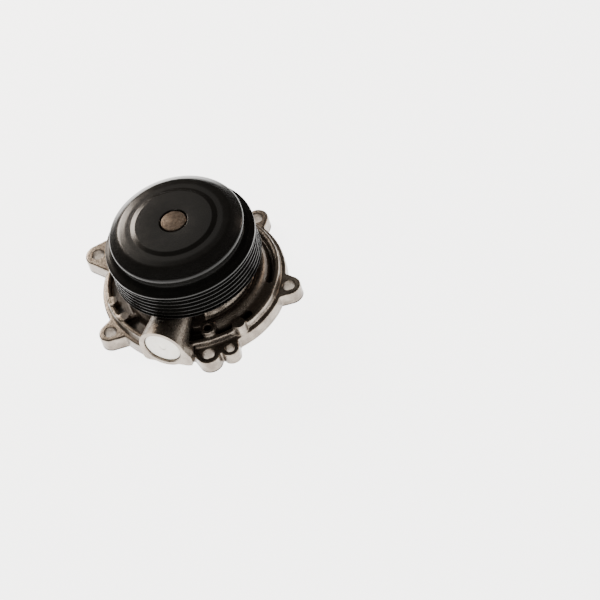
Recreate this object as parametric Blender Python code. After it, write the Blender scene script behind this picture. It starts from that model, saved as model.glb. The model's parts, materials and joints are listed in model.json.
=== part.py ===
"""Belt-driven engine water pump, modelled in Blender as an assembly of separate pieces.

The pump stands on its gasket face with the shaft upright, +Z towards the pulley. Shapes are
drawn in millimetres around the shaft axis and scaled to metres at the end. The origin is the
middle of the overall box at the gasket's lower face, a few millimetres beside the shaft axis.
"""
import math

import bmesh
import bpy
from mathutils import Matrix, Vector

MM = 0.001
GAP = 0.3                      # air left between pieces that touch on the real pump

# Gasket face and flange
GASKET_THICK = 0.8
FLANGE_LOW = GASKET_THICK + GAP
FLANGE_TOP = 10.5
FLANGE_R = 63.6
RIM_R = 60.5
RIM_INNER_R = 57.1
RIM_TOP = 16.0
RECESS_FLOOR = 11.0
DECK_R = 45.5
DECK_TOP = 17.5
SHELF_R = 58.3

# Six fixing lugs: angle in degrees, distance of the hole from the axis, radius of the lug
LUGS = ((-167.1, 67.5, 8.0), (-98.0, 64.7, 8.0), (-29.0, 65.6, 8.0),
        (33.7, 64.7, 8.0), (95.7, 64.6, 8.0), (135.2, 79.2, 9.0))
LUG_HOLE_R = 4.2
EAR_ANGLE = -85.0
EAR_R = 66.2
EAR_ROUND = 6.2
EAR_HOLE_R = 3.2

# Water chamber and volute
CHAMBER_R = 43.5
CHAMBER_TOP = 13.5
TONGUE_ANGLE = 146.0
TONGUE_R = 46.0
CHANNEL_R = 53.0
CHANNEL_END_R = 56.0
CHANNEL_TOP = 7.5
DISCHARGE_ANGLE = 101.0
RIDGE_START = -98.0
RIDGE_CLIMB = 5.0
RIDGE_R = 46.6
RIDGE_WIDTH = 6.5
RIDGE_TOP = 20.0
RIDGE_WALL = 4.0
SHOULDER_R = 38.0
SHOULDER_WIDTH = 6.0
SHOULDER_TOP = 25.0

# How far flange and rim stand in or out from their mean radius: angle, millimetres
DRIFT = ((-90, -1.8), (-65, -0.6), (-45, -0.6), (-30, -1.5), (30, -2.0), (105, -2.0),
         (150, 2.6), (180, 0.2), (205, -1.6), (257, -2.0), (270, -1.8))

# Bosses on the housing: angle, distance from the axis, radius, height
BOSSES = ((175.0, 57.6, 3.4, 17.2), (-168.0, 54.6, 3.4, 16.4), (-94.0, 50.5, 5.2, 20.0),
          (-73.0, 57.5, 4.6, 19.0))

# Bearing tower
SEAL_BORE_R = 15.0
SEAL_BORE_TOP = 27.0
WEB_BORE_R = 12.5
BEARING_BORE_R = 17.8
BEARING_LOW = 30.8
BEARING_HIGH = 58.0
TOWER_R = 22.0
TOWER_TOP = 59.0

# Water port
PORT_ANGLE = -127.5
PORT_Z = 19.0
PORT_SIDE = 3.3                # the mouth's axis passes the shaft axis at this distance
PORT_MOUTH = 64.9
PORT_BORE_R = 13.0
PORT_MOUTH_DEPTH = 13.0
PORT_NECK_BORE_R = 10.2
PORT_R = 16.4
PORT_ROOT = 22.0
PORT_ROOT_R = 12.6
PORT_DROP = 46.8
PORT_DROP_R = 6.4
PULLEY_CLEARANCE_Z = 33.6

# Shaft and rolling bearing
SHAFT_R = 8.8
RACE_R = 9.0
PITCH_R = 11.75
OUTER_RACE_R = 14.5
RING_R = 17.5
BALL_R = 3.5
BALL_COUNT = 8
BALL_Z = 50.8
GROOVE_R = 3.75
ROLLER_R = 2.6
ROLLER_LENGTH = 9.6
ROLLER_COUNT = 10
ROLLER_Z = 39.2
SHAFT_TOP = 75.0
SHAFT_LOW = 2.0

# Pulley
GROOVE_COUNT = 6
GROOVE_PITCH = 3.56
PULLEY_R = 51.3
CREST_R = 50.6
VALLEY_R = 47.3
PULLEY_INNER_R = 45.2
PULLEY_LOW = 34.5
FLANGE_EDGE_Z = 56.0
CAP_R = 45.9
CAP_RIM_Z = 66.3
PULLEY_BORE_R = 9.1
COLLAR_R = 14.5
COLLAR_LOW = 60.5

# Impeller
IMPELLER_R = 42.0
VANE_COUNT = 7
VANE_THICK = 2.2
VANE_LOW = 2.2

# Sides of the round shapes: the casting, the bearing, and small pieces
CAST_SIDES = 56
RACE_SIDES = 32
SMALL_SIDES = 24

# The shaft axis stands this far from the middle of the overall box
AXIS_X = ((LUGS[0][1] * abs(math.cos(math.radians(LUGS[0][0]))) + LUGS[0][2])
          - (LUGS[2][1] * math.cos(math.radians(LUGS[2][0])) + LUGS[2][2])) / 2


# ---------------------------------------------------------------- helpers

def clear_scene():
    for old in list(bpy.data.objects):
        bpy.data.objects.remove(old, do_unlink=True)


def polar(angle, radius):
    turn = math.radians(angle)
    return (radius * math.cos(turn), radius * math.sin(turn))


def arc(centre, radius, start, end, steps):
    points = []
    for i in range(steps + 1):
        x, y = polar(start + (end - start) * i / steps, radius)
        points.append((centre[0] + x, centre[1] + y))
    return points


def material(name, colour, roughness, metallic):
    made = bpy.data.materials.new(name)
    made.use_nodes = True
    shader = made.node_tree.nodes["Principled BSDF"]
    shader.inputs["Base Color"].default_value = (*colour, 1.0)
    shader.inputs["Roughness"].default_value = roughness
    shader.inputs["Metallic"].default_value = metallic
    made.diffuse_color = (*colour, 1.0)
    return made


def to_object(name, bm):
    bmesh.ops.recalc_face_normals(bm, faces=bm.faces[:])
    mesh = bpy.data.meshes.new(name)
    bm.to_mesh(mesh)
    bm.free()
    made = bpy.data.objects.new(name, mesh)
    bpy.context.scene.collection.objects.link(made)
    return made


def turned(name, profile, steps):
    """Turns a closed (radius, z) profile around Z."""
    bm = bmesh.new()
    rings = []
    for radius, z in profile:
        if radius < 1e-6:
            rings.append([bm.verts.new((0, 0, z))] * steps)
            continue
        rings.append([bm.verts.new((*polar(360 * i / steps, radius), z)) for i in range(steps)])
    for a, b in zip(rings, rings[1:] + rings[:1]):
        for i in range(steps):
            j = (i + 1) % steps
            corners = []
            for vert in (a[i], a[j], b[j], b[i]):
                if vert not in corners:
                    corners.append(vert)
            if len(corners) > 2:
                bm.faces.new(corners)
    return to_object(name, bm)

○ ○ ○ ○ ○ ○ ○

Your goal: Extract all the material, leaving every line as it is.

Solved exercise:
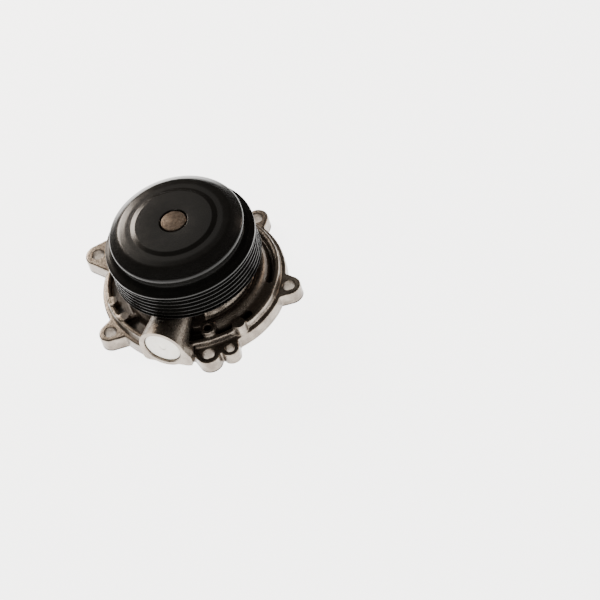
Recreate this object as parametric Blender Python code. After it, write the Blender scene script behind this picture. It starts from that model, saved as model.glb. The model's parts, materials and joints are listed in model.json.
=== part.py ===
"""Belt-driven engine water pump, modelled in Blender as an assembly of separate pieces.

The pump stands on its gasket face with the shaft upright, +Z towards the pulley. Shapes are
drawn in millimetres around the shaft axis and scaled to metres at the end. The origin is the
middle of the overall box at the gasket's lower face, a few millimetres beside the shaft axis.
"""
import math

import bmesh
import bpy
from mathutils import Matrix, Vector

MM = 0.001
GAP = 0.3                      # air left between pieces that touch on the real pump

# Gasket face and flange
GASKET_THICK = 0.8
FLANGE_LOW = GASKET_THICK + GAP
FLANGE_TOP = 10.5
FLANGE_R = 63.6
RIM_R = 60.5
RIM_INNER_R = 57.1
RIM_TOP = 16.0
RECESS_FLOOR = 11.0
DECK_R = 45.5
DECK_TOP = 17.5
SHELF_R = 58.3

# Six fixing lugs: angle in degrees, distance of the hole from the axis, radius of the lug
LUGS = ((-167.1, 67.5, 8.0), (-98.0, 64.7, 8.0), (-29.0, 65.6, 8.0),
        (33.7, 64.7, 8.0), (95.7, 64.6, 8.0), (135.2, 79.2, 9.0))
LUG_HOLE_R = 4.2
EAR_ANGLE = -85.0
EAR_R = 66.2
EAR_ROUND = 6.2
EAR_HOLE_R = 3.2

# Water chamber and volute
CHAMBER_R = 43.5
CHAMBER_TOP = 13.5
TONGUE_ANGLE = 146.0
TONGUE_R = 46.0
CHANNEL_R = 53.0
CHANNEL_END_R = 56.0
CHANNEL_TOP = 7.5
DISCHARGE_ANGLE = 101.0
RIDGE_START = -98.0
RIDGE_CLIMB = 5.0
RIDGE_R = 46.6
RIDGE_WIDTH = 6.5
RIDGE_TOP = 20.0
RIDGE_WALL = 4.0
SHOULDER_R = 38.0
SHOULDER_WIDTH = 6.0
SHOULDER_TOP = 25.0

# How far flange and rim stand in or out from their mean radius: angle, millimetres
DRIFT = ((-90, -1.8), (-65, -0.6), (-45, -0.6), (-30, -1.5), (30, -2.0), (105, -2.0),
         (150, 2.6), (180, 0.2), (205, -1.6), (257, -2.0), (270, -1.8))

# Bosses on the housing: angle, distance from the axis, radius, height
BOSSES = ((175.0, 57.6, 3.4, 17.2), (-168.0, 54.6, 3.4, 16.4), (-94.0, 50.5, 5.2, 20.0),
          (-73.0, 57.5, 4.6, 19.0))

# Bearing tower
SEAL_BORE_R = 15.0
SEAL_BORE_TOP = 27.0
WEB_BORE_R = 12.5
BEARING_BORE_R = 17.8
BEARING_LOW = 30.8
BEARING_HIGH = 58.0
TOWER_R = 22.0
TOWER_TOP = 59.0

# Water port
PORT_ANGLE = -127.5
PORT_Z = 19.0
PORT_SIDE = 3.3                # the mouth's axis passes the shaft axis at this distance
PORT_MOUTH = 64.9
PORT_BORE_R = 13.0
PORT_MOUTH_DEPTH = 13.0
PORT_NECK_BORE_R = 10.2
PORT_R = 16.4
PORT_ROOT = 22.0
PORT_ROOT_R = 12.6
PORT_DROP = 46.8
PORT_DROP_R = 6.4
PULLEY_CLEARANCE_Z = 33.6

# Shaft and rolling bearing
SHAFT_R = 8.8
RACE_R = 9.0
PITCH_R = 11.75
OUTER_RACE_R = 14.5
RING_R = 17.5
BALL_R = 3.5
BALL_COUNT = 8
BALL_Z = 50.8
GROOVE_R = 3.75
ROLLER_R = 2.6
ROLLER_LENGTH = 9.6
ROLLER_COUNT = 10
ROLLER_Z = 39.2
SHAFT_TOP = 75.0
SHAFT_LOW = 2.0

# Pulley
GROOVE_COUNT = 6
GROOVE_PITCH = 3.56
PULLEY_R = 51.3
CREST_R = 50.6
VALLEY_R = 47.3
PULLEY_INNER_R = 45.2
PULLEY_LOW = 34.5
FLANGE_EDGE_Z = 56.0
CAP_R = 45.9
CAP_RIM_Z = 66.3
PULLEY_BORE_R = 9.1
COLLAR_R = 14.5
COLLAR_LOW = 60.5

# Impeller
IMPELLER_R = 42.0
VANE_COUNT = 7
VANE_THICK = 2.2
VANE_LOW = 2.2

# Sides of the round shapes: the casting, the bearing, and small pieces
CAST_SIDES = 56
RACE_SIDES = 32
SMALL_SIDES = 24

# The shaft axis stands this far from the middle of the overall box
AXIS_X = ((LUGS[0][1] * abs(math.cos(math.radians(LUGS[0][0]))) + LUGS[0][2])
          - (LUGS[2][1] * math.cos(math.radians(LUGS[2][0])) + LUGS[2][2])) / 2


# ---------------------------------------------------------------- helpers

def clear_scene():
    for old in list(bpy.data.objects):
        bpy.data.objects.remove(old, do_unlink=True)


def polar(angle, radius):
    turn = math.radians(angle)
    return (radius * math.cos(turn), radius * math.sin(turn))


def arc(centre, radius, start, end, steps):
    points = []
    for i in range(steps + 1):
        x, y = polar(start + (end - start) * i / steps, radius)
        points.append((centre[0] + x, centre[1] + y))
    return points


def material(name, colour, roughness, metallic):
    made = bpy.data.materials.new(name)
    made.use_nodes = True
    shader = made.node_tree.nodes["Principled BSDF"]
    shader.inputs["Base Color"].default_value = (*colour, 1.0)
    shader.inputs["Roughness"].default_value = roughness
    shader.inputs["Metallic"].default_value = metallic
    made.diffuse_color = (*colour, 1.0)
    return made


def to_object(name, bm):
    bmesh.ops.recalc_face_normals(bm, faces=bm.faces[:])
    mesh = bpy.data.meshes.new(name)
    bm.to_mesh(mesh)
    bm.free()
    made = bpy.data.objects.new(name, mesh)
    bpy.context.scene.collection.objects.link(made)
    return made


def turned(name, profile, steps):
    """Turns a closed (radius, z) profile around Z."""
    bm = bmesh.new()
    rings = []
    for radius, z in profile:
        if radius < 1e-6:
            rings.append([bm.verts.new((0, 0, z))] * steps)
            continue
        rings.append([bm.verts.new((*polar(360 * i / steps, radius), z)) for i in range(steps)])
    for a, b in zip(rings, rings[1:] + rings[:1]):
        for i in range(steps):
            j = (i + 1) % steps
            corners = []
            for vert in (a[i], a[j], b[j], b[i]):
                if vert not in corners:
                    corners.append(vert)
            if len(corners) > 2:
                bm.faces.new(corners)
    return to_object(name, bm)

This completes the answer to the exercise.